At Answer we often talk about how sexuality intersects with every other core topic taught in schools. Health and physical education teachers aren’t the only ones fielding questions about sex or finding sexuality pop up in their lessons. That’s where Answer’s blog series—Inter(sex)tions—comes in. We are kicking off a series of blog posts highlighting resources, lesson plans and tips to support health educators in teaching about sexuality through the lens of other core content areas. We see an opportunity for health educators to collaborate with their colleagues who teach other subjects and promote cross-curricular learning. Not to mention, integrating other subjects into the health classroom helps support students with varying learning styles and academic interests.

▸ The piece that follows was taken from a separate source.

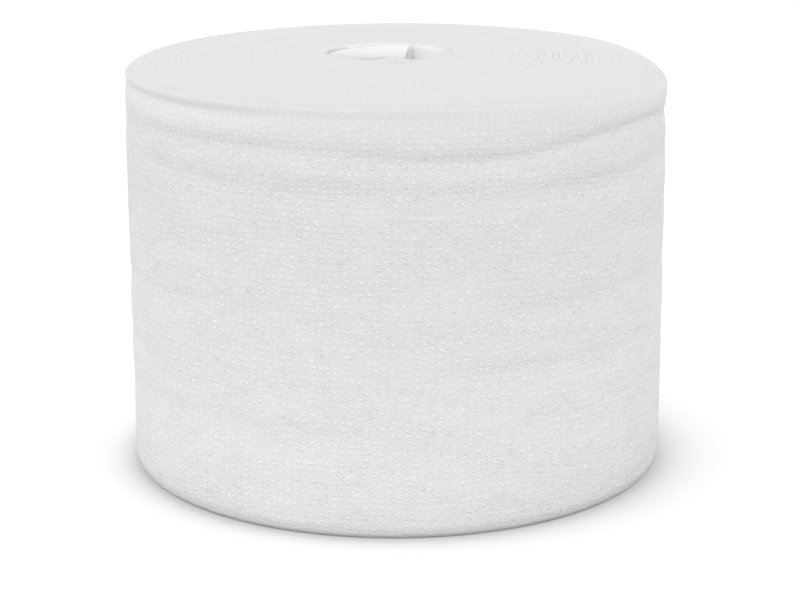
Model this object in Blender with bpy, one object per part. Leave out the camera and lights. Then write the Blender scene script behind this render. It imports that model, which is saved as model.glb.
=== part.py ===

Our inaugural post on the anniversary of Roe v. Wade focuses on how history can be used to teach about abortion. Over the coming months, we’ll be covering how not only history, but also math, science and English can be used to teach about sexuality.

A Focus on History

Lots of educators may understandably shy away from teaching about the still controversial topic of abortion; they may even be barred from discussing the procedure in their health classes. In cases like this, we at Answer think a really great way to address the topic is by studying the landmark case that made abortion legal in the United States. By using a legal or historical lens, students can study the case and explore their values related to the procedure. While the topic of abortion itself may feel easier to explore in this way, that doesn’t mean it’s easy to know where to start. But, not to worry, we’ve got you covered with resources, videos and lesson plans from trusted resources below.

Stick to the facts. A great place to begin with students is learning about the Supreme Court’s decision—who concurred and who dissented—and what amendment to the constitution they believe upheld the right to abortion. Here are some resources to help you teach the history of Roe v. Wade.

  • The Oyez Project is a wonderful database of Supreme Court recordings and decisions. Get your students engaged by having them listen to the oral arguments. The audio files and documents here can be adapted for different age groups and learning levels.
  • Landmark Cases of the U.S. Supreme Court has something for educators looking for a quick activity or several days to fill with this topic. Educators can sign up to access the answers to the questions and activities as well as differentiated-instruction suggestions. Please note that these lessons tend to skew older and would probably best for high school students.

Help students explore their values. Once students have a basic understanding of the case, they can begin to explore values about abortion. Have students debate as the lawyers in the case or write their own concurring or dissenting opinions. If you’re looking to use video, PBS LearningMedia has a short documentary-style video that offers some historical context to the case and great questions to begin discussions of values. Questions like “Why was the issue of abortion important to the women’s movement?” are a good way to have students examine their feelings and values. These questions also create the space for some critical thinking and values development.

Utilizing this approach not only addresses abortion—a pregnancy option that is often overlooked—but also provides history teachers a way to meet the National Standards for History that require students to identify issues and problems from the past and analyze different values and viewpoints.

You’ve hopefully discovered a new way to teach a tough topic or a new resource or lesson if you’ve taught Roe v. Wade before. Looking at sexuality through different disciplines can be an exciting way to enliven lessons. We’ll be back with more in this series in the coming months!